A flight spare is a copy of a spacecraft or spacecraft part which is held in reserve in case it is needed for the mission. Flight spares are built to the same specifications as the original equipment (the "flight model"), and can be substituted in the case of damage or other problems with the flight model, reducing launch delays. The extra cost of building a flight spare can be justified by the enormous cost of delaying a launch by even a short amount of time.

==Primary function==

Flight spares are constructed as contingencies. As such, spare parts may be swapped onto a craft before launch, or completed spare spacecraft may be launched if the flight model is lost.

NASA has two basic types of spares, development spares and operational spares. NASA makes a determination about which parts need spares based on whether parts are custom built, and the lead-time for procurement. It also makes determinations about the quantities of spares, based on whether the part is critical to system operation, failure rate, and the expected life of the part.

The flight spare can also be useful during a space mission if a change to the original plan is required, since the effect of changes can be safely tested on the ground.

==Reusage==

Flight spares that go unused in their initial missions are still considered valuable. A 2017 NASA report on flight spare inventory control mentions hundreds of millions of dollars' worth of inventory, not all of it catalogued properly.

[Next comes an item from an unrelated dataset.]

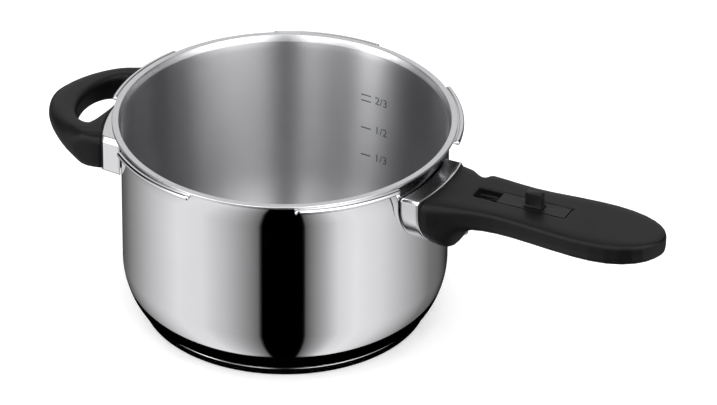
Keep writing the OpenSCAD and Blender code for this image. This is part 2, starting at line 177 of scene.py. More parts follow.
def turned(name: str, profile: Sequence[ProfilePoint], spans: int) -> bpy.types.Object:
    """Turns a profile round the pot's axis into a closed skin.

    Args:
        name: The piece's name.
        profile: Corners from the axis on one side to the axis on the other.
        spans: Number of facets round the axis.

    Returns:
        The piece, with its way round and way along the profile as a UV map in metres.
    """
    bm = bmesh.new()
    uv = bm.loops.layers.uv.new(UV_NAME)
    reach = max(p.r for p in profile) * MM
    along = [0.0]
    for a, b in zip(profile, profile[1:]):
        along.append(along[-1] + math.hypot(b.r - a.r, b.z - a.z) * MM)
    rings: list[list[bmesh.types.BMVert]] = []
    for p in profile:
        if p.r < 1e-6:
            rings.append([bm.verts.new((0, 0, p.z * MM))])
            continue
        turns = [2 * math.pi * k / spans for k in range(spans)]
        rings.append([bm.verts.new((p.r * MM * math.cos(t), p.r * MM * math.sin(t), p.z * MM)) for t in turns])
    for i, (low, high) in enumerate(zip(rings, rings[1:])):
        for k in range(spans):
            n = (k + 1) % spans
            corners = [(low[k % len(low)], k, i), (low[n % len(low)], k + 1, i)]
            corners += [(high[n % len(high)], k + 1, i + 1), (high[k % len(high)], k, i + 1)]
            kept: list[tuple[bmesh.types.BMVert, int, int]] = []
            for corner in corners:
                if all(corner[0] is not other[0] for other in kept):
                    kept.append(corner)
            face = bm.faces.new([c[0] for c in kept])
            face.material_index = profile[i].finish
            for loop, (_, turn, step) in zip(face.loops, kept):
                loop[uv].uv = (2 * math.pi * reach * turn / spans, along[step])
    bmesh.ops.recalc_face_normals(bm, faces=bm.faces)
    mesh = bpy.data.meshes.new(name)
    bm.to_mesh(mesh)
    bm.free()
    return new_object(name, mesh)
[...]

===New missions for old hardware===

Individual spare components manufactured for one mission may eventually fly on another. As a cost-saving measure, the Magellan spacecraft was made largely out of such parts:

- Reuse type legend

| Component | Origin |
|---|---|
| Attitude control computer | Galileo |
| Bus | Voyager program |
| Command and data subsystem | Galileo |
| High- and low-gain antenna | Voyager program |
| Medium-gain antenna | Mariner 9 |
| Power distribution unit | Galileo |
| Propellant tank | Space Shuttle auxiliary power unit |
| Pyrotechnic control | Galileo |
| Radio-frequency traveling-wave tube assemblies | Ulysses |
| Solid rocket motor | Space Shuttle Payload Assist Module |
| Star scanner | Inertial Upper Stage |
| Thrusters | Voyager program |

===Flight spares on display===
Since few space probes return to Earth intact, flight spares are useful for posterity, and may go to museums. The Mariner 10 flight spare is such an example, and Skylab B is another. Both of these are located at the National Air and Space Museum in Washington, DC.